- [YOUR TASK]:
Write out the listing below again, precisely as it is given.

- [COLLECTED DATA]:

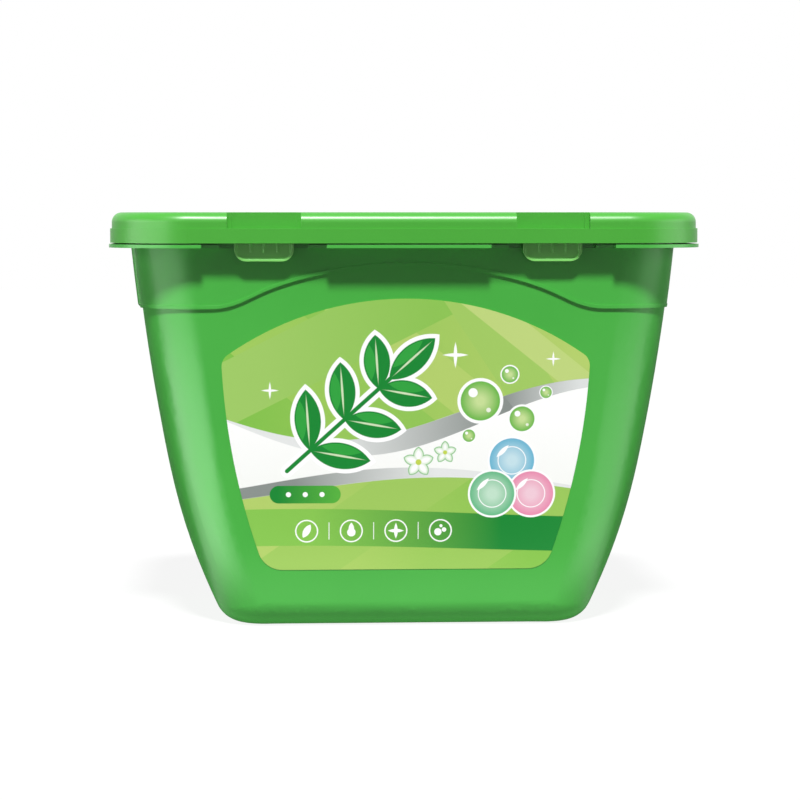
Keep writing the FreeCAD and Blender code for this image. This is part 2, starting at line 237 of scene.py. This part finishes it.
# how far a place lies outside a shape, in millimetres, and less than nothing inside it
def shapeDistance(tree, place, kind, *sizes):
    axes = addNode(tree, "ShaderNodeSeparateXYZ", {0: place})
    if kind in ("anyOf", "allOf"):
        parts = [shapeDistance(tree, place, *shape) for shape in sizes]
        total = parts[0]
        for part in parts[1:]:
            total = addNode(tree, "ShaderNodeMath", {0: total, 1: part},
                            operation="MINIMUM" if kind == "anyOf" else "MAXIMUM").outputs[0]
        return total
    if kind == "leaf":  # two discs that cross share a pointed leaf
        x, z, length, width, turn = sizes
        radius = (length ** 2 + width ** 2) / (4 * width)
        side = heading(turn + 90) * (radius - width / 2)
        return shapeDistance(tree, place, "allOf", ("disc", x + side.x, z + side.y, radius),
                             ("disc", x - side.x, z - side.y, radius))
    if kind in ("disc", "ring"):
        x, z, radius = sizes[:3]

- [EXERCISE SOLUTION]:
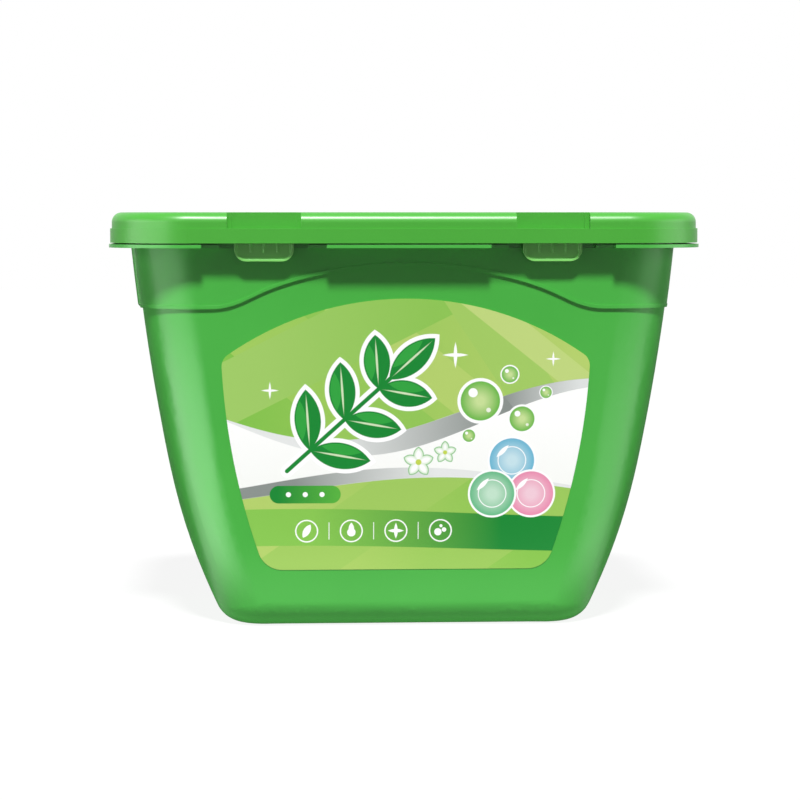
Keep writing the FreeCAD and Blender code for this image. This is part 2, starting at line 237 of scene.py. This part finishes it.
# how far a place lies outside a shape, in millimetres, and less than nothing inside it
def shapeDistance(tree, place, kind, *sizes):
    axes = addNode(tree, "ShaderNodeSeparateXYZ", {0: place})
    if kind in ("anyOf", "allOf"):
        parts = [shapeDistance(tree, place, *shape) for shape in sizes]
        total = parts[0]
        for part in parts[1:]:
            total = addNode(tree, "ShaderNodeMath", {0: total, 1: part},
                            operation="MINIMUM" if kind == "anyOf" else "MAXIMUM").outputs[0]
        return total
    if kind == "leaf":  # two discs that cross share a pointed leaf
        x, z, length, width, turn = sizes
        radius = (length ** 2 + width ** 2) / (4 * width)
        side = heading(turn + 90) * (radius - width / 2)
        return shapeDistance(tree, place, "allOf", ("disc", x + side.x, z + side.y, radius),
                             ("disc", x - side.x, z - side.y, radius))
    if kind in ("disc", "ring"):
        x, z, radius = sizes[:3]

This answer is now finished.